So there are many reasons, from the mundane to the scary, why textual criticism is an essential methodology for studying and understanding the Bible and its creation and transmission.
-:-
- For a more tentative but even more interesting example, see my discussion of what meddling may have occurred in 1 Corinthians 15 in Then He Appeared to Over Five Hundred Brethren at Once!
Is it reasonable or totally speculative to think that the later writers thought/assumed/wanted their writings to replace rather than supplement?
This seems, from my modern viewpoint, a reasonable thing to believe about John, but perhaps it’s unreasonable to assign such a motivation in hindsight?
Obviously the Christians keep saying, “the changes weren’t really really changes, they were just different “viewpoints.”
Certainly the writer of John knew he was changing things, so it seems easy to believe he did so to “correct” theology he found troubling, but is there any evidence that some early communities took the newer works to be the “correct” viewpoints and hoped/desired/sought to see the erroneous versions removed from history?
It is plausible.
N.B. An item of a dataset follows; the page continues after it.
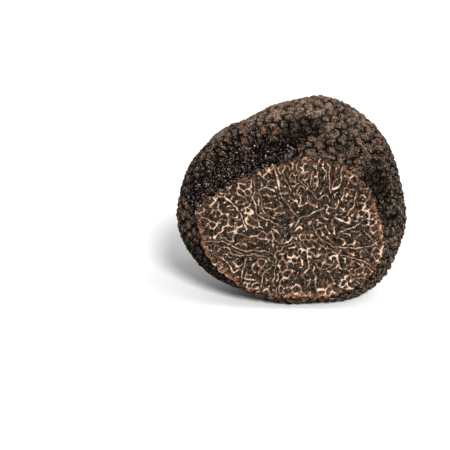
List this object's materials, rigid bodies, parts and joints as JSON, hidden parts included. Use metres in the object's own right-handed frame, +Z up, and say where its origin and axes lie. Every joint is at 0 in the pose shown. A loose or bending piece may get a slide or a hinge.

And it is my strongest suspicion. Matthew with respect to Mark especially (I think he wanted to erase Mark from history by passing off Matthew as the original and Mark the redaction; just as the forgery of 2 Thessalonians accuses 1 Thessalonians of being the forgery). Luke admits to there being earlier versions, but explicitly claims his is the most reliable. John mixes both approaches: he erases all prior Gospels but one, the one he invented, supposedly written by the Beloved (IMO, Lazarus in the original redaction), which he claims as a source, thus getting the best of both worlds. The intent seems obviously to claim superiority over and thus replace other versions.
I’m a bit confused on the Nazareth discussion. If I’m understanding you correctly, Mark may have never actually indicated that Jesus was from Nazareth. That could be a scribal interpolation. He calls Jesus, Nazōraios, which means something else. Mathew comes along and decides that Nazōraios means “from Nazareth” (even though as a native Greek speaker he would know better) and decides to explicitly state that Jesus was from Nazareth, but then proceeds to use Nazōraios even though that doesn’t mean “from Nazareth”. Luke-Acts and John follow Mathew’s lead in stating Jesus is from Nazareth, but still use Nazōraios as well. Later scribes don’t like the Nazōraios and start changing it to sound closer to Nazareth or they just screw up the copying.
If this is the case, would this be evidence that none of the gospel writers are historicists? (I don’t mean proof here, just evidence) I think Mark is not a historicist. He has Jesus kill a fig tree for no reason. He doesn’t care about real events, he just has theological points to make and needs a story to do so. Mathew here doesn’t care as he just grabs a town in Galilee that is similar to Nazōraios and calls it close enough. We couple this with Jesus riding two donkeys and Mathew seems to care about real events just as much as Mark does. Luke could be a wildcard here, but if he is third and late to the game, he needs a gimmick to improve his authority so he adds a historian feel to his gospel. John comes even later and feels compelled to rewrite the whole thing from scratch and specifically target Christians that started to believe in historicity, possibly under the influence of Luke, who was not himself a historicists.
Good questions.
First, the redaction history:
It is rather that Jesus begins scripturally a Nazorian, per Matthew (he is the first to mention this, but this was probably already church teaching decades before any Gospel was written).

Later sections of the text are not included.